The UK is also taking an ex ante approach, with a commitment for a new pro-competitive digital regulator, the Digital Markets Unit, sitting within the Competition and Markets Authority. The Digital Markets Taskforce has proposed rules for those with “strategic market status”, and there are also plans for a parallel mergers regime for Big Tech. On 15 December 2020, the government responded to the consultation on the Online Harms White Paper. It confirms that online platforms and search engines will be subject to a statutory duty of care to protect all users from illegal content and children from harmful content. It is a two-tier system, with the largest companies subject to additional requirements.
While historically reluctant to control its Silicon Valley expert, since October 2020, the US has appeared to be looking to the reinvigoration of anti-trust enforcement as an answer, given federal anti-trust investigations and suits against Google and Facebook.
The way forward
While the above proposals have much to commend them, we believe that long-term the most effective regulation will provide a holistic approach, considering competition, data protection and consumer regulation together. Historically, competition and privacy laws have been viewed as diametrically opposed, despite them having consumer interests at their core. This provides a pathway for privacy and consumer welfare to be incorporated into competition law as a ‘theory of harm’.

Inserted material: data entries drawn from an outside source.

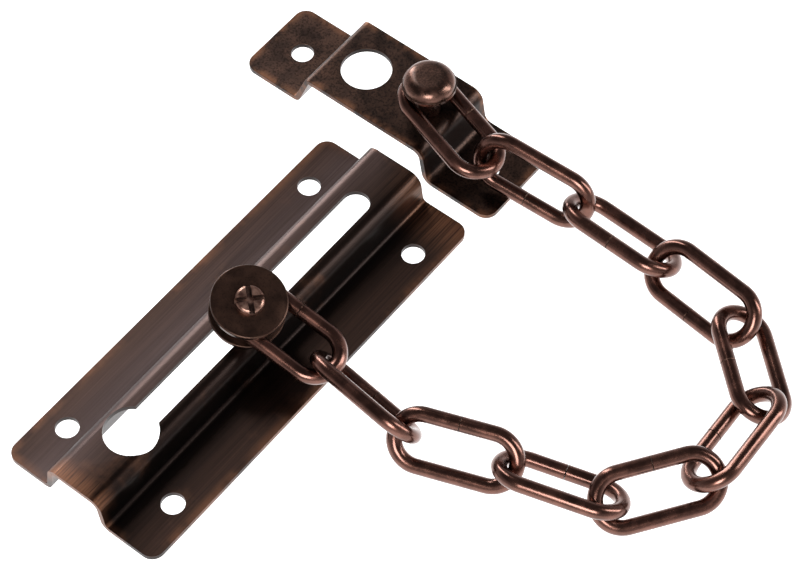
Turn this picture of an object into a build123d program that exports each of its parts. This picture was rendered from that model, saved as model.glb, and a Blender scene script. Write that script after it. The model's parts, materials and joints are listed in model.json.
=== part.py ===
from build123d import *
import os
from math import radians, tan

# A surface-mounted door chain guard: a slotted track for the door, a sliding button, eleven wire
# links, and a raised keeper for the frame that carries the last link on a rivet. Millimetres.
# The origin is the middle of the track's back face. +Z points off the door, +Y runs along the
# slot towards its plain end, and the keyhole is at the -Y end.

# ---------------------------------------------------------------- driving dimensions

SHEET = 1.2                      # thickness of both stamped plates
CORNER = 3.0                     # plan radius of every plate corner
SCREW_HOLE = 5.2                 # clearance hole for a No. 8 wood screw

TRACK_LENGTH = 104.8             # 4-1/8 in
TRACK_WIDTH = 41.3               # 1-5/8 in
TRACK_HEIGHT = 9.0               # top of the channel above the door
TRACK_HOLES_ALONG = 79.4         # 3-1/8 in between screw rows
TRACK_HOLES_ACROSS = 29.5
SLOT_WIDTH = 6.4
SLOT_END = 41.4                  # the plain end of the slot, on Y
KEYHOLE = 11.9                   # diameter of the round entry
KEYHOLE_Y = -35.1

KEEPER_LENGTH = 70.6
KEEPER_WIDTH = 21.6
KEEPER_HEIGHT = 10.2             # top of the bridge
KEEPER_LEFT = -48.5              # end of the left tab, on X
KEEPER_Y = 67.8                  # centre line of the keeper, on Y
KEEPER_HOLE_INSET = 8.5          # screw hole centre from either end
ACCESS_HOLE = 11.6               # round hole in the bridge
ACCESS_HOLE_X = -20.9
RIVET_X = -2.9

WIRE = 3.4                       # chain wire diameter
LINK_BEND = 5.7                  # radius of the wire's centre line round each end of a link
LINK_STRAIGHT = 15.1             # straight length of a link's sides
SEAM = 0.06                      # butt gap in the middle of one side of each link

SLIDER_Y = 1.4                   # where the slider stands in the slot
SLIDER_LEAN = 16.0               # degrees that the pulled slider leans off the vertical
SLIDER_LEAN_HEADING = -20.0      # degrees from +X towards which it leans
NECK = 4.4                       # diameter of the slider's neck
DISC = 16.5                      # diameter of the slider's cap and washer
FOOT = 9.0                       # diameter of the retaining disc under the channel
SCREW_HEAD = 6.4
SCREW_SHANK = 3.0

RIVET_HEAD = 12.1
RIVET_NECK = 5.2
RIVET_SHANK = 4.0

EDGE = 0.2                       # softened edge of the turned pieces
FIT = 0.05                       # gap all round a pin in its hole
THROUGH = 60.0                   # length of a tool that passes right through any piece


# ---------------------------------------------------------------- stamped plates

def hat_profile(left, right, height, left_wall, right_wall):
    """Cross-section, in X and Z, of a strip bent into a raised hat.

    Each wall is (X of its middle at half height, lean off the vertical in degrees, radius of the
    bend at its top, radius of the bend at its foot), all on the middle of the sheet.
    """
    low = SHEET / 2
    high = height - SHEET / 2
    left_x, left_lean, left_top, left_foot = left_wall
    right_x, right_lean, right_top, right_foot = right_wall
    left_run = (high - low) / 2 * tan(radians(left_lean))
    right_run = (high - low) / 2 * tan(radians(right_lean))
    middle = FilletPolyline(
        (left, low),
        (left_x - left_run, low),
        (left_x + left_run, high),
        (right_x - right_run, high),
        (right_x + right_run, low),
        (right, low),
        radius=(left_foot, left_top, right_top, right_foot),
    )
    return trace(middle, SHEET)


def bent_strip(profile, centre_y, width):
    """The hat profile pushed out along Y to make the plate."""
    plane = Plane((0, centre_y + width / 2, 0), x_dir=(1, 0, 0), z_dir=(0, -1, 0))
    return extrude(plane * profile, amount=width)


def plan_outline(x_middle, y_middle, x_size, y_size):
    """A tall block with rounded corners that trims a plate to its plan."""
    outline = Pos(x_middle, y_middle) * RectangleRounded(x_size, y_size, CORNER)
    return extrude(outline, amount=THROUGH, both=True)


def drill(diameter, x, y):
    """A long vertical cylinder that cuts a round hole."""
    return Pos(x, y) * Cylinder(diameter / 2, THROUGH)


def make_track_plate():
    profile = hat_profile(
        -TRACK_WIDTH / 2,
        TRACK_WIDTH / 2,
        TRACK_HEIGHT,
        left_wall=(-7.6, 9.0, 2.0, 1.6),
        right_wall=(6.6, 6.0, 2.6, 1.8),
    )
    plate = bent_strip(profile, 0, TRACK_LENGTH)
    plate &= plan_outline(0, 0, TRACK_WIDTH, TRACK_LENGTH)
    for side in (-1, 1):
        for end in (-1, 1):
            plate -= drill(SCREW_HOLE, side * TRACK_HOLES_ACROSS / 2, end * TRACK_HOLES_ALONG / 2)
    slot_far = SLOT_END - SLOT_WIDTH / 2
    slot_length = slot_far - KEYHOLE_Y
    slot_deep = 2 * (TRACK_HEIGHT - SHEET)
    slot = Pos(0, KEYHOLE_Y + slot_length / 2, TRACK_HEIGHT) * Box(SLOT_WIDTH, slot_length, slot_deep)
    slot += Pos(0, slot_far, TRACK_HEIGHT) * Cylinder(SLOT_WIDTH / 2, slot_deep)
    slot += Pos(0, KEYHOLE_Y, TRACK_HEIGHT) * Cylinder(KEYHOLE / 2, slot_deep)
    return plate - slot


def make_keeper_plate():
    right_end = KEEPER_LEFT + KEEPER_LENGTH
    middle = (KEEPER_LEFT + right_end) / 2
    profile = hat_profile(
        KEEPER_LEFT,
        right_end,
        KEEPER_HEIGHT,
        left_wall=(-31.1, 21.0, 1.1, 1.4),
        right_wall=(3.6, 8.0, 2.4, 2.4),
    )
    plate = bent_strip(profile, KEEPER_Y, KEEPER_WIDTH)
    plate &= plan_outline(middle, KEEPER_Y, KEEPER_LENGTH, KEEPER_WIDTH)
    for x in (KEEPER_LEFT + KEEPER_HOLE_INSET, right_end - KEEPER_HOLE_INSET):
        plate -= drill(SCREW_HOLE, x, KEEPER_Y)
    plate -= drill(ACCESS_HOLE, ACCESS_HOLE_X, KEEPER_Y)
    plate -= drill(RIVET_SHANK, RIVET_X, KEEPER_Y)
    return plate


# ---------------------------------------------------------------- slider button

# Heights up the slider's own leaning axis, measured from the middle of the channel's sheet.
WASHER_LOW = 2.5
WASHER_THICK = 1.1
CAP_THICK = 1.4
CAP_EDGE = 0.35
CAP_TOP = 9.4
CAP_LOW = CAP_TOP - CAP_THICK
FOOT_TOP = -2.5
FOOT_THICK = 1.2
HEAD_HIGH = 1.6
SCREW_TURNS = (-20, 70)          # degrees, the two bars of the cross slot


def stand_in_slot(piece):
    """Set a piece made on the slider's own axis into the slot, leaning as the chain pulls it."""
    seat = Pos(0, SLIDER_Y, TRACK_HEIGHT - SHEET / 2)
    return seat * Rot(0, 0, SLIDER_LEAN_HEADING) * Rot(0, SLIDER_LEAN, 0) * piece


def disc(diameter, low, thick, bore=0.0, edge=EDGE):
    """A turned disc with softened rims, standing on the given height of its axis."""
    body = Pos(0, 0, low + thick / 2) * Cylinder(diameter / 2, thick)
    body = fillet(body.edges(), edge)
    if bore:
        body -= Pos(0, 0, low + thick / 2) * Cylinder(bore / 2, 2 * thick)
    return body


def make_slider_foot():
    neck_length = CAP_LOW - FOOT_TOP
    body = disc(FOOT, FOOT_TOP - FOOT_THICK, FOOT_THICK)
    body += Pos(0, 0, FOOT_TOP + neck_length / 2) * Cylinder(NECK / 2, neck_length)
    thread_deep = CAP_LOW + 1.0
    body -= Pos(0, 0, CAP_LOW) * Cylinder(SCREW_SHANK / 2, 2 * thread_deep)
    return body


def make_slider_washer():
    return disc(DISC, WASHER_LOW, WASHER_THICK, bore=NECK + 2 * FIT)


def make_slider_cap():
    return disc(DISC, CAP_LOW, CAP_THICK, bore=SCREW_SHANK + 2 * FIT, edge=CAP_EDGE)


def make_slider_screw():
    """Pan head with a cross slot cut from rim to rim, and a plain shank."""
    slot_wide = 1.15
    slot_deep = 1.2
    crown = 0.8
    tip = 0.5
    shank_radius = SCREW_SHANK / 2 - FIT / 2
    shank_length = CAP_TOP - tip
    head = Pos(0, 0, CAP_TOP + HEAD_HIGH / 2) * Cylinder(SCREW_HEAD / 2, HEAD_HIGH)
    head = fillet(head.edges().sort_by(Axis.Z)[-1], crown)
    for turn in SCREW_TURNS:
        bar = Box(2 * SCREW_HEAD, slot_wide, 2 * slot_deep)
        head -= Pos(0, 0, CAP_TOP + HEAD_HIGH) * Rot(0, 0, turn) * bar
    shank = Pos(0, 0, CAP_TOP - shank_length / 2) * Cylinder(shank_radius, shank_length)
    return head + shank


# ---------------------------------------------------------------- keeper rivet

def make_keeper_rivet():
    """Mushroom head with a small flat, a rim band, a neck for the last link and a clenched tail."""
    head_low = 18.0
    head_top = 21.8
    flat = 2.6
    rim = RIVET_HEAD / 2
    rim_chamfer = 0.4
    rim_low = head_low + rim_chamfer
    rim_high = rim_low + 0.9
    dome = rim - 0.25
    under = KEEPER_HEIGHT - SHEET
    tail_low = under - 1.2
    neck = RIVET_NECK / 2
    shank = RIVET_SHANK / 2
    half_section = Polyline(
        (0, head_top),
        (0, tail_low),
        (neck, tail_low),
        (neck, under),
        (shank, under),
        (shank, KEEPER_HEIGHT),
        (neck, KEEPER_HEIGHT),
        (neck, head_low),
        (rim - rim_chamfer, head_low),
        (rim, rim_low),
        (rim, rim_high),
        (dome, rim_high),
    )
    crown_rise = head_top - rim_high
    half_section += EllipticalCenterArc((flat, rim_high), dome - flat, crown_rise, start_angle=0, arc_size=90)
    half_section += Line((flat, head_top), (0, head_top))
    section = Plane.XZ * make_face(half_section)
    return Pos(RIVET_X, KEEPER_Y) * revolve(section, Axis.Z)


# ---------------------------------------------------------------- chain

# How the chain lies, link by link from the slider: X, Y and Z of the link's centre, then in degrees
# the heading of its long axis from +X, the climb of that axis and the link's roll about it.
LAY = (
    (10.2, 2.2, 11.8, 4, -15, 3),
    (32.3, 1.8, 7.7, -5, -3, -57),
    (54.4, 3.9, 6.3, 20, 1, 48),
    (76.1, 11.1, 5.6, 19, -5, -32),
    (92.4, 22.4, 5.3, 54, 2, 34),
    (97.7, 41.8, 5.8, 92, 1, -35),
    (89.8, 59.7, 4.4, 139, 1, 25),
    (71.8, 67.3, 5.8, 174, 0, -43),
    (49.3, 69.0, 5.9, 180, 4, 31),
    (26.8, 67.0, 8.9, 189, 11, -71),
    (5.1, 65.5, 12.9, 168, 12, 189),
)


def make_link():
    """One wire link about its own centre, long along X, with a butt gap in its +Y side."""
    half = LINK_STRAIGHT / 2
    bend = LINK_BEND
    route = Line((SEAM / 2, bend), (half, bend))
    route += ThreePointArc((half, bend), (half + bend, 0), (half, -bend))
    route += Line((half, -bend), (-half, -bend))
    route += ThreePointArc((-half, -bend), (-half - bend, 0), (-half, bend))
    route += Line((-half, bend), (-SEAM / 2, bend))
    section = Plane((SEAM / 2, bend, 0), z_dir=(1, 0, 0)) * Circle(WIRE / 2)
    return sweep(section, path=route)


def lay_link(link, x, y, z, heading, climb, roll):
    return Pos(x, y, z) * Rot(0, 0, heading) * Rot(0, -climb, 0) * Rot(roll, 0, 0) * link


# ---------------------------------------------------------------- build and save

pieces = {
    "track_plate": make_track_plate(),
    "keeper_plate": make_keeper_plate(),
    "keeper_rivet": make_keeper_rivet(),
    "slider_foot": stand_in_slot(make_slider_foot()),
    "slider_washer": stand_in_slot(make_slider_washer()),
    "slider_cap": stand_in_slot(make_slider_cap()),
    "slider_screw": stand_in_slot(make_slider_screw()),
}
plain_link = make_link()
for number, place in enumerate(LAY, start=1):
    pieces[f"link_{number:02d}"] = lay_link(plain_link, *place)

os.makedirs("parts", exist_ok=True)
for name, piece in pieces.items():
    export_step(piece, f"parts/{name}.step")
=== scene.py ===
import json
from math import radians

import bmesh
import bpy
from mathutils import Matrix, Vector


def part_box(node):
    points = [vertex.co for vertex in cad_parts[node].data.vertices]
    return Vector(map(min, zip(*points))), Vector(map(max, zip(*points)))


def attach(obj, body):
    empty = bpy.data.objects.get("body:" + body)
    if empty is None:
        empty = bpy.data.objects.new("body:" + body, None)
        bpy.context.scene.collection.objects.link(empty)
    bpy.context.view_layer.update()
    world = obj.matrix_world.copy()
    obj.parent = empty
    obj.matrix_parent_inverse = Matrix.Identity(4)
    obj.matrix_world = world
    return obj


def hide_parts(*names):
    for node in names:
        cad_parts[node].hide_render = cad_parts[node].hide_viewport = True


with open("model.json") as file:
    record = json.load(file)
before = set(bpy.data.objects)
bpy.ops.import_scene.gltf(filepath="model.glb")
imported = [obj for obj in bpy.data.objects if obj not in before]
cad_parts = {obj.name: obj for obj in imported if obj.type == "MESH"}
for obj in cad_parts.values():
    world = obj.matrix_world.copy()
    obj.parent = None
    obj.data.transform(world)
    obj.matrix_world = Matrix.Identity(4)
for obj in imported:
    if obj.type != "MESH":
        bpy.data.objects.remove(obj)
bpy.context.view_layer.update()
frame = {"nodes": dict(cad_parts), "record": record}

nodes = frame["nodes"]
groups = frame["record"]["behaviour"]["bodies"]
body_of = {node: body for body, members in groups.items() for node in members}
slot_of = {entry["node"]: entry["material_slot"] for entry in frame["record"]["subparts"]}
track_low, track_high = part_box("track_plate")
keeper_low, keeper_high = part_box("keeper_plate")
rivet_low, rivet_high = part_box("keeper_rivet")

MM = 0.001

# ---------------------------------------------------------------- finish colours, linear RGB

BRONZE_DEEP_AND_SHADE = (0.012, 0.008, 0.007, 1)      # the darkest plating, also painted as shade in recesses, on walls and across the channel
BRONZE = (0.045, 0.027, 0.021, 1)           # the usual dark plating
BRONZE_WARM = (0.090, 0.048, 0.034, 1)      # thinner, redder plating
SHEEN_LILAC = (0.100, 0.078, 0.080, 1)            # a paler lilac grey, painted on as sheen where the flats catch the light
COPPER = (0.270, 0.120, 0.065, 1)           # bare copper at worn edges
ROSE = (0.185, 0.092, 0.068, 1)             # the pinker copper of handled, rounded pieces
COPPER_PALE = (0.500, 0.300, 0.230, 1)      # rubbed bright
CHAIN_DARK = (0.105, 0.048, 0.035, 1)       # the wire, in its darker places
CHAIN_WARM = (0.185, 0.084, 0.062, 1)       # and where it is redder


# ---------------------------------------------------------------- shader helpers

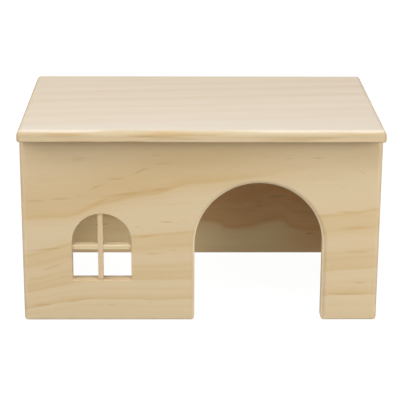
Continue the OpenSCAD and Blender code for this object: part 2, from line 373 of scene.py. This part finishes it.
def grain_mark():
    """A lens-shaped streak on the face of an upright board, added to the streaks before it:
    where they meet, the stronger one shows."""
    tree, given, result = open_group(
        "grain_mark",
        [
            ("Place", VECTOR, (0.0, 0.0, 0.0)),
            ("Middle", VECTOR, (0.0, 0.0, 0.0)),
            ("Turn", VECTOR, (0.0, 0.0, 0.0)),
            ("Half size", VECTOR, (0.004, 1.0, 0.0005)),
            ("Strength", NUMBER, 0.5),
            ("Before", NUMBER, 0.0),
        ],
        [("Streaks", NUMBER)],
    )
    values = {"Vector": given["Place"], "Location": given["Middle"], "Rotation": given["Turn"],
              "Scale": given["Half size"]}
    spot = place(tree, "ShaderNodeMapping", {"vector_type": "TEXTURE"}, values).outputs["Vector"]
    reach = place(tree, "ShaderNodeVectorMath", {"operation": "LENGTH"}, {0: spot}).outputs["Value"]
    mark = maths(tree, "MULTIPLY", eased(tree, reach, 0.2, 1.0, 1.0, 0.0), given["Strength"])
    tree.links.new(maths(tree, "MAXIMUM", mark, given["Before"]), result["Streaks"])
    return tree


RINGS = growth_rings()
FIBRES = pine_fibres()
EDGES = eased_edges()
MARK = grain_mark()


# ---------------------------------------------------------------- the materials

# Order of the axes for each way that a board lies: along the grain, across it, and through
# the board's thickness
FRONT_GRAIN = "XZY"
SIDE_GRAIN = "YZX"
FLAT_GRAIN = "XYZ"
UPRIGHT_GRAIN = "ZXY"
DOWEL_LEVEL = "YXZ"
DOWEL_UPRIGHT = "ZXY"


def start_material(name):
    """A new material with an empty tree, and its object coordinates."""
    material = bpy.data.materials.new(name)
    material.use_nodes = True
    tree = material.node_tree
    tree.nodes.clear()
    place_out = tree.nodes.new("ShaderNodeTexCoord").outputs["Object"]
    return material, tree, place_out


def turned_grain(tree, place_out, order, shift):
    """Object coordinates with X along the board's fibres, shifted along them to a figure of the
    board's own."""
    x, y, z = parts_of(tree, place_out)
    axes = {"X": x, "Y": y, "Z": z}
    turned = vector_of(tree, *[axes[letter] for letter in order])
    values = {0: turned, 1: (shift, 0.0, 0.0)}
    return place(tree, "ShaderNodeVectorMath", {"operation": "ADD"}, values).outputs["Vector"]


def finish_material(tree, wood, gloss=WALL_GLOSS):
    """The shader itself: dry, sanded wood with no coat."""
    values = {"Strength": 0.5, "Distance": RELIEF, "Height": wood["Height"]}
    bump = place(tree, "ShaderNodeBump", {}, values)
    values = {
        "Base Color": wood["Color"],
        "Roughness": wood["Roughness"],
        "Normal": bump.outputs["Normal"],
        "IOR": 1.45,
        "Specular IOR Level": gloss,
    }
    shader = place(tree, "ShaderNodeBsdfPrincipled", {}, values)
    out = tree.nodes.new("ShaderNodeOutputMaterial")
    tree.links.new(shader.outputs["BSDF"], out.inputs["Surface"])


def edges_of(tree, place_out, low, high, reach):
    """Rubbed edges and ends of the board that fills the given box."""
    middle = (low + high) / 2
    half = (high - low) / 2
    values = {"Place": place_out, "Middle": middle[:], "Half size": half[:], "Reach": reach}
    return use_group(tree, EDGES, values)


def pine_board(name, low, high, order, shift, pale, late, pith, ring_width, wander=0.004,
               streaks=0.5, flecks=0.5, reach=BOARD_RUB, ends=True):
    """Material of a plain board or bar: its own rings, colours and box. The pith's line is given
    by its place across the board and below it, its slope and its dive."""
    material, tree, place_out = start_material(name)
    grain = turned_grain(tree, place_out, order, shift)
    across, below, slope, dive = pith
    values = {"Grain": grain, "Pith across": across, "Pith below": below, "Pith slope": slope,
              "Pith dive": dive, "Ring width": ring_width, "Wander": wander}
    tone = use_group(tree, RINGS, values)["Tone"]
    edges = edges_of(tree, place_out, low, high, reach)
    end_parts = dict(zip("XYZ", parts_of(tree, edges["Ends"])))
    end_grain = end_parts[order[0]] if ends else 0.0
    values = {"Grain": grain, "Tone": tone, "Pale wood": pale, "Late wood": late,
              "Streaks": streaks, "Flecks": flecks, "End grain": end_grain,
              "Rubbed edge": edges["Edge"]}
    wood = use_group(tree, FIBRES, values)
    finish_material(tree, wood)
    return material


# The height in metres that a wave's curve spans
WAVE_SPAN = 0.1


def wave_along(tree, x, points):
    """A bent line over the width of the house: its height in metres at x, through points that
    are given in millimetres."""
    left, right = front_low.x, front_high.x
    share = maths(tree, "DIVIDE", maths(tree, "SUBTRACT", x, left), right - left)
    made = place(tree, "ShaderNodeFloatCurve", {}, {"Factor": 1.0, "Value": share})
    curve = made.mapping.curves[0]
    while len(curve.points) < len(points):
        curve.points.new(0.5, 0.5)
    for point, (at, up) in zip(curve.points, points):
        point.location = ((at / 1000 - left) / (right - left), 0.5 + up / 1000 / WAVE_SPAN)
    made.mapping.update()
    return maths(tree, "MULTIPLY", swing(tree, made.outputs[0]), WAVE_SPAN)


def marks_on(tree, place_out, face, marks):
    """The strongest of several placed streaks at each spot. Each mark: place along the board
    and height, half length and half height in millimetres, slope and strength."""
    sway = speckle(tree, stretched(tree, place_out, 90.0, 90.0, 260.0), 2.0, 0.5)
    sway = maths(tree, "MULTIPLY", swing(tree, sway), 0.0016)
    spot = place(tree, "ShaderNodeVectorMath", {"operation": "ADD"},
                 {0: place_out, 1: vector_of(tree, 0.0, 0.0, sway)}).outputs["Vector"]
    total = 0.0
    for at, up, length, thick, slope, strength in marks:
        values = {"Place": spot, "Middle": (at / 1000, face, up / 1000),
                  "Turn": (0.0, -math.atan(slope), 0.0),
                  "Half size": (length / 1000, 1.0, thick / 1000),
                  "Strength": strength, "Before": total}
        total = use_group(tree, MARK, values)["Streaks"]
    return total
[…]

We look at the German Bundeskartellmart investigation into Facebook’s data gathering practises and how its approach demonstrates an interesting way to merge competition, privacy and consumer protection regulation effectively at a pan-European level. We consider that this approach should also apply to merger control, particularly post-Brexit. Such an approach would sound alarm bells about the proposed Google/Fitbit data-driven merger.
As with the GDPR, one of the key potential roadblocks to success will be a lack of regulatory enforcement and the absence of tools for compensation, such as a functioning collective redress vehicle. We also consider immediate alternatives to the break-up of Big Tech, including data sharing, data portability and interoperability, among others.